Students qualify for the federal Stafford Loan based on financial need, which is determined when students and parents/guardians complete the Free Application for Federal Student Aid (FAFSA). Student eligibility for a subsidized Stafford Loan is based on family, or household, income.
The subsidized Stafford Loan is one that many students try to acquire, as the government covers the loan's interest until the student is obligated to repay the loan. If the student borrows through an unsubsidized Stafford Loan, though, he or she is responsible for all interest that accrues.
The Stafford Loan includes a variety of repayment options, a grace period after the borrower graduates, and a number of lenders.
The Federal Parent Loan for Undergraduate Students (PLUS) program offers a loan to parents of undergraduate students, and a loan to graduate students. Like the Stafford, PLUS Loan eligibility is determined through household income, and also on what households can contribute to the cost of a student's education.
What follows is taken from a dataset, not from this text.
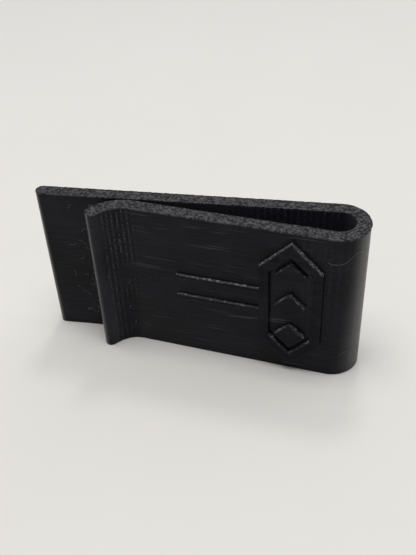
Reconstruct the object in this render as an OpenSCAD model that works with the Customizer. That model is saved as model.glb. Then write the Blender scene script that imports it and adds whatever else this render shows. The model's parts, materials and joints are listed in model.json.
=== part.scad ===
// Spring money clip: one printed strip folded into a long back leaf, a U-shaped bend and a
// shorter front leaf that closes on the back leaf and ends in a flared lip.
// The strip stands on one long edge. X runs along the back leaf with the bend at +X,
// the front leaf is on the -Y side, and the origin is on the back leaf's standing edge,
// halfway along the clip and in the middle of the leaf's thickness.

/* [Strip] */
// Overall length, from the back leaf's tip to the outside of the bend
clip_length = 50; // [42:0.5:65]
// Width of the strip, which is the clip's height as it stands
clip_width = 26; // [20:0.5:40]
// Thickness of the strip
leaf_thickness = 2; // [1.4:0.1:2.6]

/* [Note slot] */
// Clear gap between the leaves where they leave the bend
slot_width = 4.7; // [3.8:0.1:6.5]
// Gap between the pinch crest and the back leaf
crest_gap = 0.3; // [0.2:0.05:0.8]
// Distance along the clip from the back leaf's tip to the pinch crest
crest_setback = 14.6; // [11:0.2:18]

/* [Flared lip] */
// Radius of the strip's middle line round the pinch crest
crest_radius = 5.3; // [4:0.1:7]
// Angle that the lip turns through, away from the back leaf
lip_sweep = 57; // [40:1:75]
// Straight length between the lip's curve and its rounded end
lip_straight = 0.8; // [0.2:0.1:3]

/* [Emblem] */
// Length of the emblem's frame along the front leaf
emblem_length = 9.4; // [7.5:0.2:12]
// Distance from the bend to the frame
emblem_setback = 1; // [0.5:0.1:5]
// Distance from each long edge of the strip to the frame's points
emblem_margin = 1.5; // [0.8:0.1:3]
// Height of the emblem above the front leaf
emblem_relief = 0.8; // [0.4:0.1:1.2]
// Width of the frame's bars
frame_bar = 1.5; // [0.8:0.1:1.8]
// Clear gap between the frame's bars and the diamonds
diamond_gap = 0.9; // [0.4:0.1:1.2]
// Least gap between one diamond's point and the next
diamond_spacing = 1; // [0.4:0.1:2]
// Width of each of the two pinstripes that run along the leaf from the frame
stripe_width = 0.8; // [0.4:0.1:1.6]
// Distance between the middles of the two pinstripes
stripe_spacing = 3.8; // [2:0.2:8]
// Height of the pinstripes above the front leaf
stripe_relief = 0.5; // [0.2:0.1:0.8]
// Distance from the pinstripes' ends to where the lip's curve begins
stripe_margin = 6.7; // [2:0.1:9]

/* [Hidden] */

// Facets of a full circle
$fn = 128;

// The strip's tips are full rounds, and the bend's outside touches the clip's far end
tip_radius = leaf_thickness / 2;
bend_radius = (slot_width + leaf_thickness) / 2;
tip_x = -clip_length / 2 + tip_radius;
bend_x = clip_length / 2 - leaf_thickness / 2 - bend_radius;

// The front leaf lies on the straight line that leaves the bend's circle and crosses over
// to the crest's circle. crest_run and crest_drop are the crest circle's centre seen from
// the bend circle's, along and across the clip.
crest_run = bend_x + clip_length / 2 - crest_setback;
crest_drop = leaf_thickness + crest_gap + crest_radius - bend_radius;
radii = bend_radius + crest_radius;
front_run = sqrt(crest_run ^ 2 + crest_drop ^ 2 - radii ^ 2);
closing_angle = atan2(crest_run, crest_drop) - atan2(front_run, radii);

// The emblem is an upright frame with 45 degree points and a column of square diamonds
emblem_height = clip_width - 2 * emblem_margin;
frame_bore_length = emblem_length - 2 * frame_bar;
frame_bore_height = emblem_height - 2 * frame_bar * sqrt(2);
diamond_reach = frame_bore_length / 2 - diamond_gap;
column_height = frame_bore_height - 2 * diamond_gap * sqrt(2) - 2 * diamond_reach;
diamond_steps = max(1, floor(column_height / (2 * diamond_reach + diamond_spacing)));
diamond_pitch = column_height / diamond_steps;
stripe_length = front_run - emblem_setback - emblem_length - stripe_margin;

PRINTED_BLACK = "#242425";
EMBLEM_BLACK = "#2b2b2c";

// A straight stretch of the strip along -X from the origin, centred on the X axis
module strip_straight(length)
    translate([-length, -leaf_thickness / 2, 0])
        cube([length, leaf_thickness, clip_width]);

// A curved stretch of the strip about the origin, from angle start round by sweep
module strip_curve(radius, start, sweep)
    rotate([0, 0, start])
        rotate_extrude(angle = sweep)
            translate([radius - leaf_thickness / 2, 0])
                square([leaf_thickness, clip_width]);

// The strip's half-round end, on the -X side of the origin
module strip_tip()
    rotate([0, 0, 90])
        rotate_extrude(angle = 180)
            square([tip_radius, clip_width]);

// Places the front side: origin at the bend's centre, -X along the front leaf towards its
// lip, and -Y square out of its outer face
module on_front()
    translate([bend_x, -bend_radius, 0])
        rotate([0, 0, -closing_angle])
            children();

// Places the lip: origin at the crest's centre, turned as on_front() is
module on_crest()
    on_front()
        translate([-front_run, -bend_radius - crest_radius, 0])
            children();

// Extrudes an outline out of the front leaf's outer face. It is drawn along the leaf and
// up it, from the middle of the emblem's frame.
module on_front_face(relief)
    on_front()
        translate([
            -emblem_setback - emblem_length / 2,
            -bend_radius - leaf_thickness / 2,
            clip_width / 2
        ])
            rotate([90, 0, 0])
                linear_extrude(relief)
                    children();

// An upright six-sided outline with a 45 degree point at the top and at the bottom
module pointed_panel(length, height) {
    half = length / 2;
    shoulder = height / 2 - half;
    polygon([
        [half, -shoulder], [half, shoulder], [0, height / 2],
        [-half, shoulder], [-half, -shoulder], [0, -height / 2]
    ]);
}

module back_leaf()
    color(PRINTED_BLACK) {
        translate([bend_x, 0, 0])
            strip_straight(bend_x - tip_x);
        translate([tip_x, 0, 0])
            strip_tip();
    }

module spring_bend()
    color(PRINTED_BLACK)
        translate([bend_x, -bend_radius, 0])
            strip_curve(bend_radius, -90 - closing_angle, 180 + closing_angle);

module front_leaf()
    color(PRINTED_BLACK)
        on_front()
            translate([0, -bend_radius, 0])
                strip_straight(front_run);

module pinch_crest()
    color(PRINTED_BLACK)
        on_crest()
            strip_curve(crest_radius, 90, lip_sweep);

module lip_end()
    color(PRINTED_BLACK)
        on_crest()
            rotate([0, 0, lip_sweep])
                translate([0, crest_radius, 0]) {
                    strip_straight(lip_straight);
                    translate([-lip_straight, 0, 0])
                        strip_tip();
                }

module emblem_frame()
    color(EMBLEM_BLACK)
        on_front_face(emblem_relief)
            difference() {
                pointed_panel(emblem_length, emblem_height);
                pointed_panel(frame_bore_length, frame_bore_height);
            }

module emblem_diamonds()
    color(EMBLEM_BLACK)
        on_front_face(emblem_relief)
            for (step = [0:diamond_steps])
                translate([0, diamond_pitch * step - column_height / 2])
                    pointed_panel(2 * diamond_reach, 2 * diamond_reach);

module emblem_stripes()
    color(EMBLEM_BLACK)
        on_front_face(stripe_relief)
            for (side = [-1, 1])
                translate([
                    -emblem_length / 2 - stripe_length,
                    (side * stripe_spacing - stripe_width) / 2
                ])
                    square([stripe_length, stripe_width]);

back_leaf();
spring_bend();
front_leaf();
pinch_crest();
lip_end();
emblem_frame();
emblem_diamonds();
emblem_stripes();
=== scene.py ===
import cmath
import json
import math
import random

import bpy
from mathutils import Matrix, Vector


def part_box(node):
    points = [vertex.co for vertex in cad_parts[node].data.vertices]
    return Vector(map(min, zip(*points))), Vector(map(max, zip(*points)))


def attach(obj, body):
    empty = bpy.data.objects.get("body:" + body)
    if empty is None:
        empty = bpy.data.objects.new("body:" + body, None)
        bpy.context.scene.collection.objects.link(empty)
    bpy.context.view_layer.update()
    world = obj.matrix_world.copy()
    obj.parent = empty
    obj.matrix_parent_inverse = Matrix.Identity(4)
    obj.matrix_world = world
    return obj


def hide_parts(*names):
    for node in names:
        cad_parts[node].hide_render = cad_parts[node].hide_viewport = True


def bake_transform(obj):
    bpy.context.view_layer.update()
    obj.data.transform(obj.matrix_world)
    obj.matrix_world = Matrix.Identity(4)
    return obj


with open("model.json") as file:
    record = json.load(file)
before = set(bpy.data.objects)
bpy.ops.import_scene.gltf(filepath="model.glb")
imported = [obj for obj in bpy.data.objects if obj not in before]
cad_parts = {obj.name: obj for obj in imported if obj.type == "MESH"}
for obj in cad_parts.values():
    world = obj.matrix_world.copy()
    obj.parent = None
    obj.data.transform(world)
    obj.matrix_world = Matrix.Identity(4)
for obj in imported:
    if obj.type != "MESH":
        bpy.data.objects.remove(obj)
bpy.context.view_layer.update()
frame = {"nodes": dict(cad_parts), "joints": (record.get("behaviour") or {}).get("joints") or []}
MM = 0.001


# Back leaf. The long flat half of the printed strip, with a half-round tip. The clip was
# printed standing on what is now its top edge, so its walls are a stack of thin beads that
# run along the strip, and its foot is closed by a few lines laid side by side.
LAYER = 0.2 * MM
LAYERS = 129
STEPS_PER_LAYER = 4
BEAD_DEPTH = 0.03 * MM
BEAD_SEAM = 0.7
WALL_WANDER = 0.03 * MM
WALL_SPACING = 0.6 * MM
FOOT_LINES = 5
STEPS_PER_FOOT_LINE = 6.0
FOOT_LINE_DEPTH = 0.04 * MM
RINGING_PITCH = 0.95 * MM
RINGING_FADE = 1.0 * MM
LIP_SWEEP = math.radians(57)
CREST_RADIUS = 5.3 * MM
LIP_STRAIGHT = 0.8 * MM
GLOSS = 0.3

leaf_low, leaf_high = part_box("back_leaf")
front_low, front_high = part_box("front_leaf")
hinge = Vector(frame["joints"][0]["pos_m"])
thickness = leaf_high.y - leaf_low.y
tip_radius = thickness / 2
bend_radius = (leaf_low.y + leaf_high.y) / 2 - hinge.y
closing = math.atan2(
    (hinge.x - front_high.x) / (bend_radius - tip_radius),
    (hinge.y - front_low.y) / (bend_radius + tip_radius),
)
front_far = (bend_radius + tip_radius) * math.sin(closing)
front_run = (hinge.x - front_far - front_low.x) / math.cos(closing)

# Length and turn of each stretch of the strip's middle line, from the back leaf's tip
STRETCHES = [
    (hinge.x - leaf_low.x, 0),
    (bend_radius * (math.pi + closing), -math.pi - closing),
    (front_run, 0),
    (CREST_RADIUS * LIP_SWEEP, LIP_SWEEP),
    (LIP_STRAIGHT + tip_radius, 0),
]
BACK_TIP, BEND_START, BEND_END, CREST_START, CREST_END, LIP_TIP = [
    sum(length for length, turn in STRETCHES[:count]) for count in range(6)
]


def middle_line(along):
    """Place and heading of the middle line, this far along it from the back leaf's tip."""
    place = complex(leaf_low.x, leaf_high.y - tip_radius)
    heading = 1 + 0j
    for length, turn in STRETCHES:
        here = min(along, length)
        if turn:
            curve = 1j * turn / length
            place += heading * (cmath.exp(curve * here) - 1) / curve
            heading *= cmath.exp(curve * here)
        else:
            place += heading * here
        along -= here
        if along <= 0:
            break
    return place, heading


def half_thickness(along):
    """Half the strip's thickness there: full, and half-round at the two tips."""
    depth = min(along, LIP_TIP - along, tip_radius)
    return math.sqrt(max(tip_radius**2 - (tip_radius - depth) ** 2, 0))


def spread(start, end, spacing):
    """Distances from start to end at an even spacing, which closes up round a tip."""
    count = math.ceil((end - start) / spacing)
    even = [start + (end - start) * step / count for step in range(count + 1)]
    chosen = [d for d in even if tip_radius < d < LIP_TIP - tip_radius]
    round_steps = max(8, round(1.6 * tip_radius / spacing))
    angles = [math.radians(3 + 87 * step / round_steps) for step in range(round_steps + 1)]
    rounding = [tip_radius * (1 - math.cos(angle)) for angle in angles]
    if start == BACK_TIP:
        chosen = rounding + chosen
    if end == LIP_TIP:
        chosen += [LIP_TIP - depth for depth in reversed(rounding)]
    return chosen


def strip_path(name, start, end, spacing):
    """The middle line as a chain of edges that knows its distance, side and half thickness."""
    distances = spread(start, end, spacing)
    line = [middle_line(distance) for distance in distances]
    edges = [(step, step + 1) for step in range(len(line) - 1)]
    mesh = bpy.data.meshes.new(name)
    mesh.from_pydata([(place.real, place.imag, 0) for place, heading in line], edges, [])
    along = mesh.attributes.new("along", "FLOAT", "POINT")
    along.data.foreach_set("value", distances)
    half = mesh.attributes.new("half", "FLOAT", "POINT")
    half.data.foreach_set("value", [half_thickness(distance) for distance in distances])
    side = mesh.attributes.new("side", "FLOAT_VECTOR", "POINT")
    outward = [heading * 1j for place, heading in line]
    side.data.foreach_set("vector", [part for o in outward for part in (o.real, o.imag, 0)])
    return new_piece(name, mesh)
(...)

PLUS Loans carry comparably low interest rates, do not have to be used only for tuition (a borrower can use the PLUS Loan for fees, books, meals, etc.), and have grace periods that can last for years.
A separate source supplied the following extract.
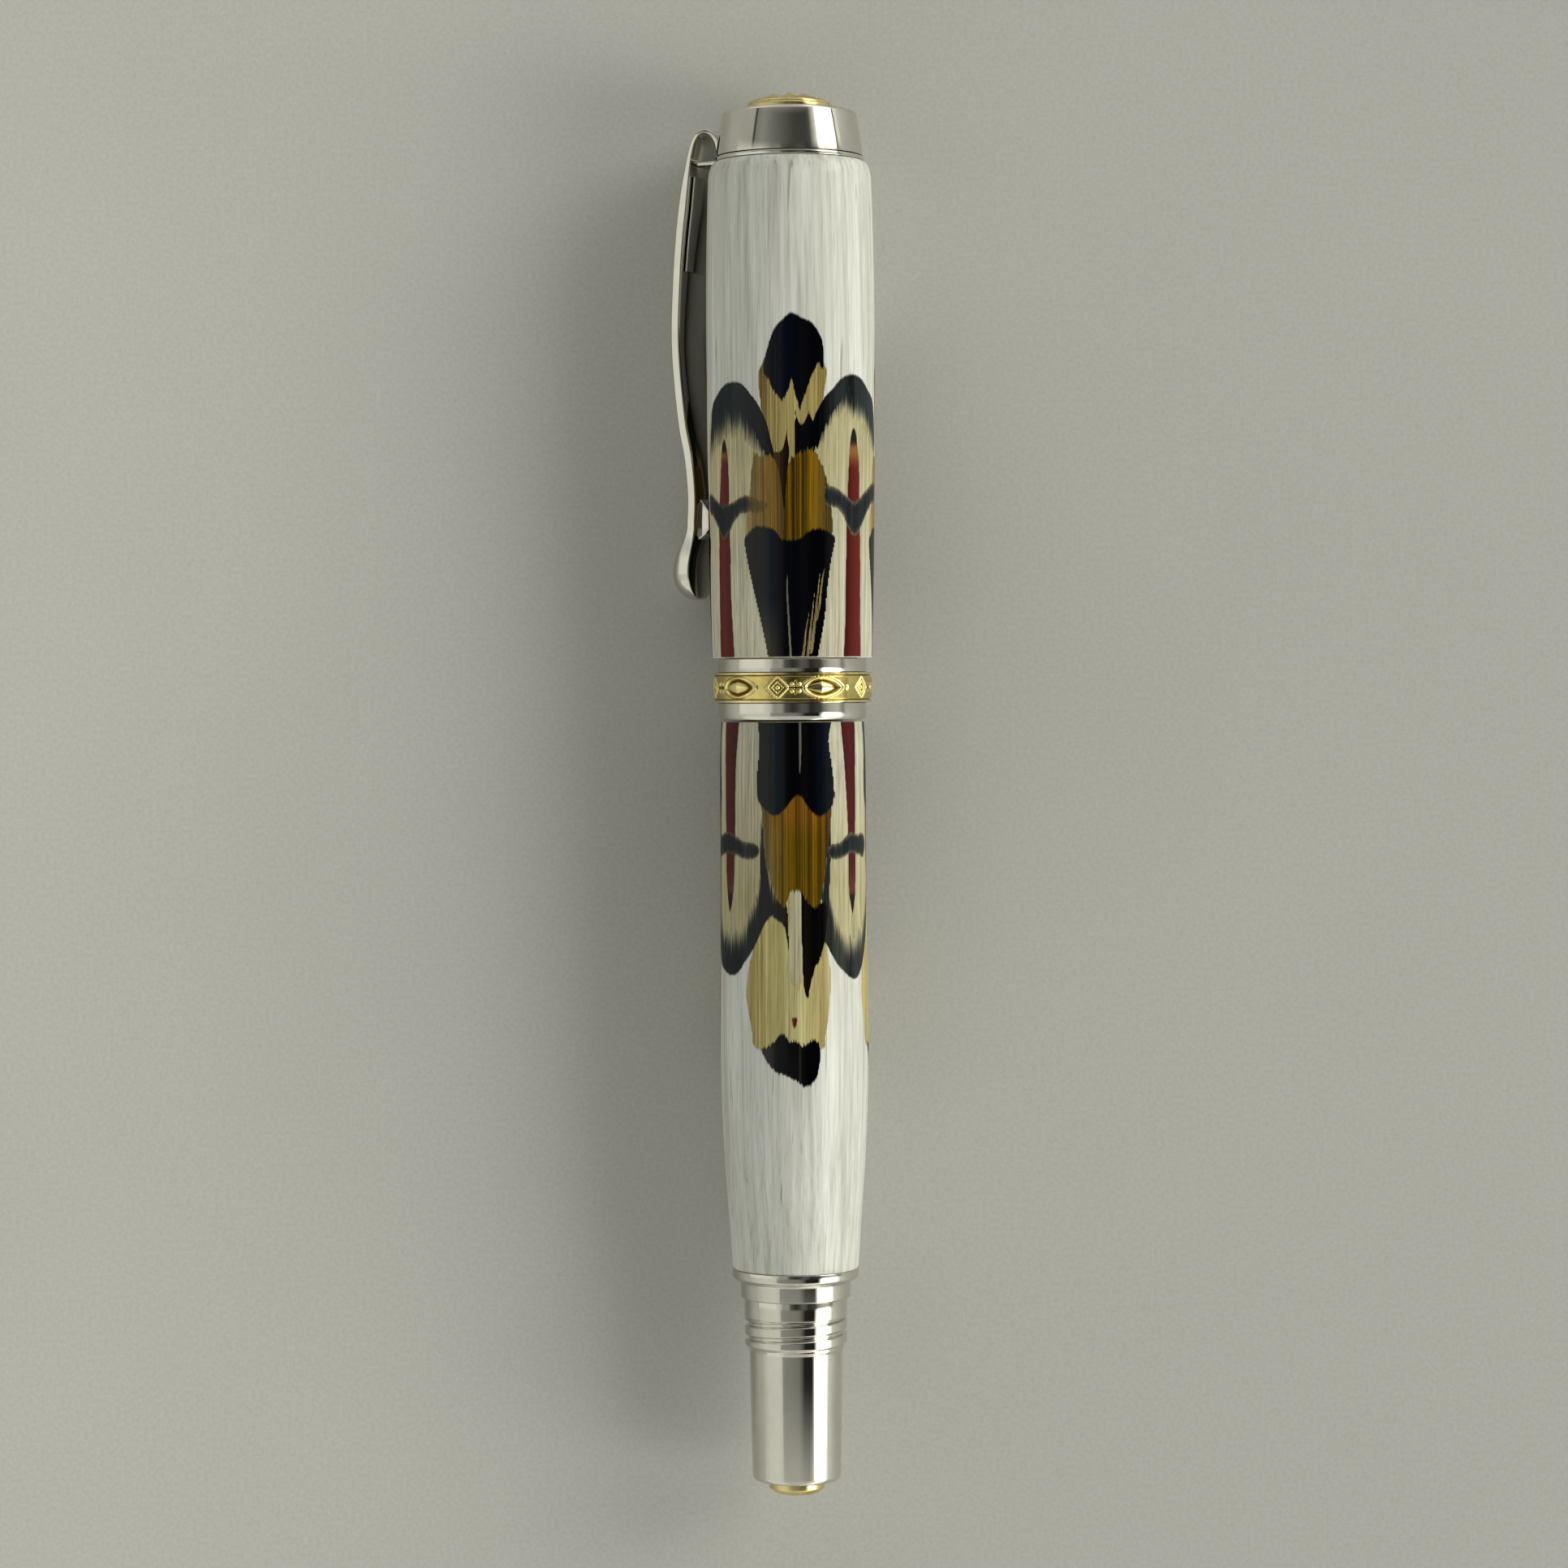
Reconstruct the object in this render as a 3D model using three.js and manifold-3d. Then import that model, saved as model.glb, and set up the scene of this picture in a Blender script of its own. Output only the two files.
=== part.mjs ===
// Capped pen with a fountain nib, a feather-inlaid resin cap and barrel, and metal fittings.
// It lies on a table: +Y runs along the pen to the cap's finial, +Z is up, and z = 0 is the table.
// The origin is on the table under the middle of the pen's axis. All sizes are in millimetres.

import * as THREE from 'three';
import { mergeVertices } from 'three/addons/utils/BufferGeometryUtils.js';
import Module from 'manifold-3d';

const wasm = await Module();
wasm.setup();

// ---------------------------------------------------------------------------------------------
// Driving dimensions
// ---------------------------------------------------------------------------------------------

const SKIN_SIDES = 40; // sides of the large outer turned pieces
const CORE_SIDES = 24; // sides of the smaller and inner turned pieces
const FINE_SIDES = 16; // sides of the thinnest turned pieces
const STEP_GAP = 0.15; // gap between pieces that butt end to end
const FIT_GAP = 0.05; // radial gap between pieces that are glued or pressed together

// Cap sleeve: a barrel-shaped resin tube
const CAP_BELLY_R = 8.36;
const CAP_BELLY_Y = 46.2;
const CAP_MOUTH_R = 7.92;
const CAP_MOUTH_Y = 13.3;
const CAP_SHOULDER_R = 8.1;
const CAP_SHOULDER_Y = 60;
const CAP_TOP_R = 7.35;
const CAP_TOP_Y = 61.95;
const CAP_TUBE_R = 6.9;
const TUBE_WALL = 0.4;
const INLAY = 0.15; // thickness of the feather layer between tube and resin

// The axis lies one belly radius above the table
const AXIS_HEIGHT = CAP_BELLY_R;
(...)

Federal Perkins Loans are awarded to students based on extreme financial need, and usually have extraordinarily low interest rates. Because funding for this loan is limited and usually only provides students with a fraction of what they need to cover their higher education costs, the Perkins Loan should be seen as a supplement to another loan.
Students also can borrow from private loan sources such as a bank, or even the college or university to which they are applying. These loans often carry higher interest rates than federal student loan sources, and should only be used if the federal loan options are exhausted.